Rows from a 3D modeling dataset:

★ ★ ★

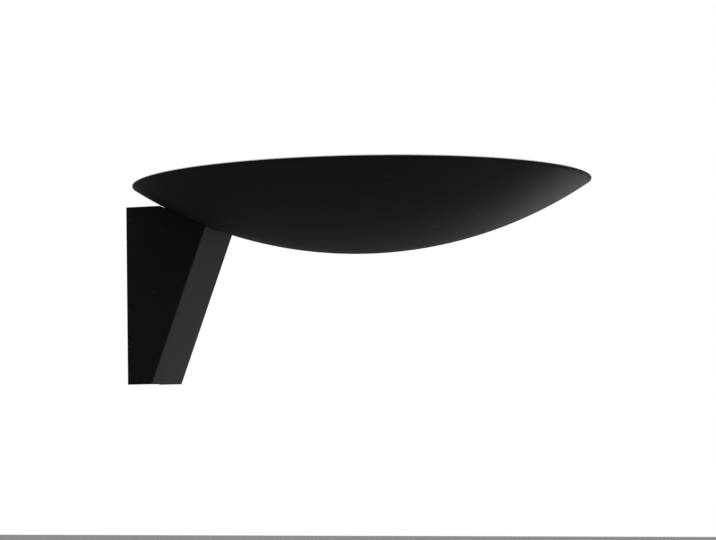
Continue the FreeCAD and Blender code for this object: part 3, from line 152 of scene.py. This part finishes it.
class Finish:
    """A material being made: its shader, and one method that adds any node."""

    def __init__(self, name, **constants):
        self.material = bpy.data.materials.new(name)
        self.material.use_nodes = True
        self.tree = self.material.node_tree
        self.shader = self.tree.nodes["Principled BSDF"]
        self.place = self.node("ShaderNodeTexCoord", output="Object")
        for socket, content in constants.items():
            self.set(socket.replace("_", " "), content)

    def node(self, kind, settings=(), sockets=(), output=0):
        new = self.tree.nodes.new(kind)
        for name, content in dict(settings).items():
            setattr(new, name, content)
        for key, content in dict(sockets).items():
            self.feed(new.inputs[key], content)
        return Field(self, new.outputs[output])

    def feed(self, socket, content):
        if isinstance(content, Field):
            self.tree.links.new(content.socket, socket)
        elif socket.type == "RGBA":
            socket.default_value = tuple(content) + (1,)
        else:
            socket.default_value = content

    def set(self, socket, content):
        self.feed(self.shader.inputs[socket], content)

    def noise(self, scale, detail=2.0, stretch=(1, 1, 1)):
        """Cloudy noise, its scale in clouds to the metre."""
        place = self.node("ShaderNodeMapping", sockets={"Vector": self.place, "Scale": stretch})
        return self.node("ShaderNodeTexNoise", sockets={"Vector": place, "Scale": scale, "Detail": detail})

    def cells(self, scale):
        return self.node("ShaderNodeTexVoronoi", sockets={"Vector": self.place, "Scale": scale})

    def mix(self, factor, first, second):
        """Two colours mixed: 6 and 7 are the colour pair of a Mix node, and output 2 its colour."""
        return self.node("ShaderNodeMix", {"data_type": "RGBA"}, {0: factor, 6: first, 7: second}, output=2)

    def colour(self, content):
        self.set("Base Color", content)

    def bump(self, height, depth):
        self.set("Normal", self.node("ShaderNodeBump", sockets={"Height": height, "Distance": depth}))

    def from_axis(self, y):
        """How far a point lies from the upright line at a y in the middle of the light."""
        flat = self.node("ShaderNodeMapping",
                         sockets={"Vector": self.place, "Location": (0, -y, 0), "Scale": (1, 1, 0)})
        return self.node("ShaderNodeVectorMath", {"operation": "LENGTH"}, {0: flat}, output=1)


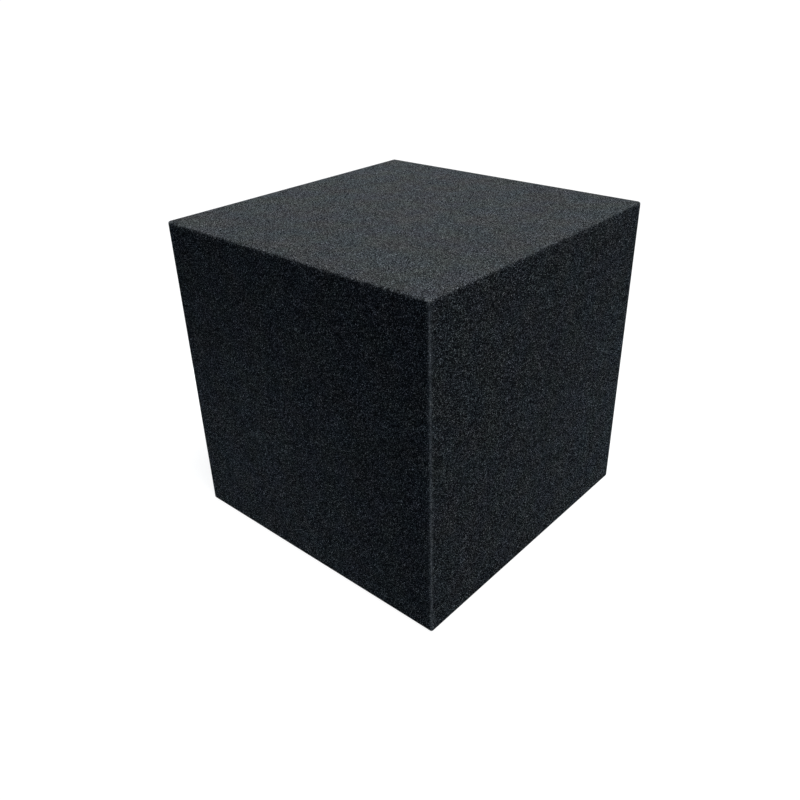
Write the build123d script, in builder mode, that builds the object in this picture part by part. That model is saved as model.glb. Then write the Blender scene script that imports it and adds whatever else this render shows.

★ ★ ★

• [Your task]
Reproduce all of the entries word for word.

• [Worked answer]
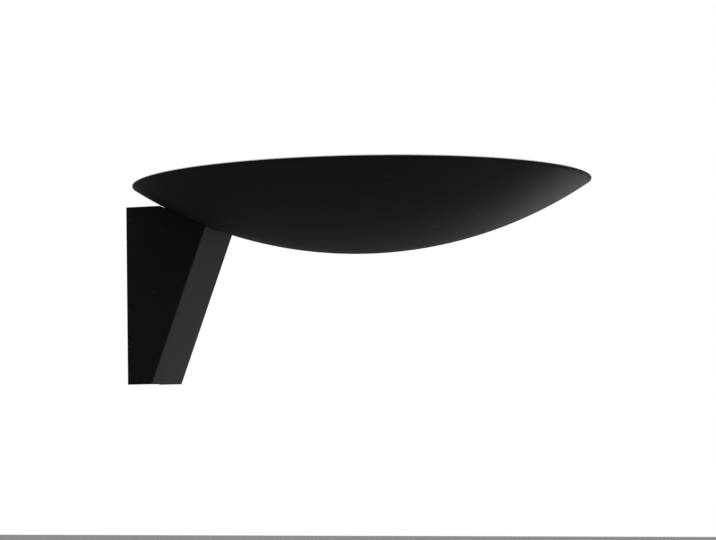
Continue the FreeCAD and Blender code for this object: part 3, from line 152 of scene.py. This part finishes it.
class Finish:
    """A material being made: its shader, and one method that adds any node."""

    def __init__(self, name, **constants):
        self.material = bpy.data.materials.new(name)
        self.material.use_nodes = True
        self.tree = self.material.node_tree
        self.shader = self.tree.nodes["Principled BSDF"]
        self.place = self.node("ShaderNodeTexCoord", output="Object")
        for socket, content in constants.items():
            self.set(socket.replace("_", " "), content)

    def node(self, kind, settings=(), sockets=(), output=0):
        new = self.tree.nodes.new(kind)
        for name, content in dict(settings).items():
            setattr(new, name, content)
        for key, content in dict(sockets).items():
            self.feed(new.inputs[key], content)
        return Field(self, new.outputs[output])

    def feed(self, socket, content):
        if isinstance(content, Field):
            self.tree.links.new(content.socket, socket)
        elif socket.type == "RGBA":
            socket.default_value = tuple(content) + (1,)
        else:
            socket.default_value = content

    def set(self, socket, content):
        self.feed(self.shader.inputs[socket], content)

    def noise(self, scale, detail=2.0, stretch=(1, 1, 1)):
        """Cloudy noise, its scale in clouds to the metre."""
        place = self.node("ShaderNodeMapping", sockets={"Vector": self.place, "Scale": stretch})
        return self.node("ShaderNodeTexNoise", sockets={"Vector": place, "Scale": scale, "Detail": detail})

    def cells(self, scale):
        return self.node("ShaderNodeTexVoronoi", sockets={"Vector": self.place, "Scale": scale})

    def mix(self, factor, first, second):
        """Two colours mixed: 6 and 7 are the colour pair of a Mix node, and output 2 its colour."""
        return self.node("ShaderNodeMix", {"data_type": "RGBA"}, {0: factor, 6: first, 7: second}, output=2)

    def colour(self, content):
        self.set("Base Color", content)

    def bump(self, height, depth):
        self.set("Normal", self.node("ShaderNodeBump", sockets={"Height": height, "Distance": depth}))

    def from_axis(self, y):
        """How far a point lies from the upright line at a y in the middle of the light."""
        flat = self.node("ShaderNodeMapping",
                         sockets={"Vector": self.place, "Location": (0, -y, 0), "Scale": (1, 1, 0)})
        return self.node("ShaderNodeVectorMath", {"operation": "LENGTH"}, {0: flat}, output=1)


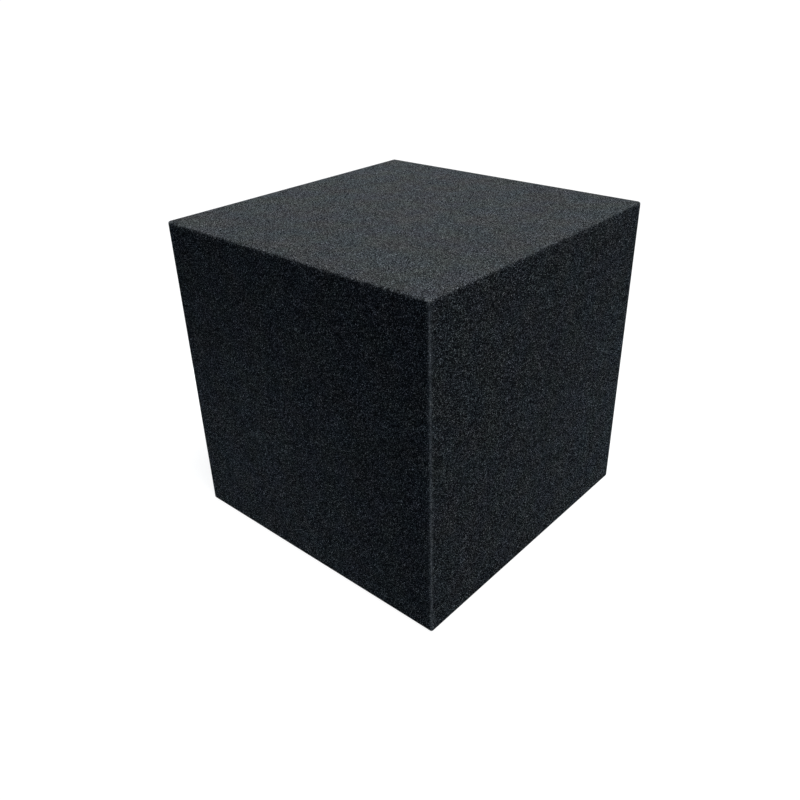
Write the build123d script, in builder mode, that builds the object in this picture part by part. That model is saved as model.glb. Then write the Blender scene script that imports it and adds whatever else this render shows.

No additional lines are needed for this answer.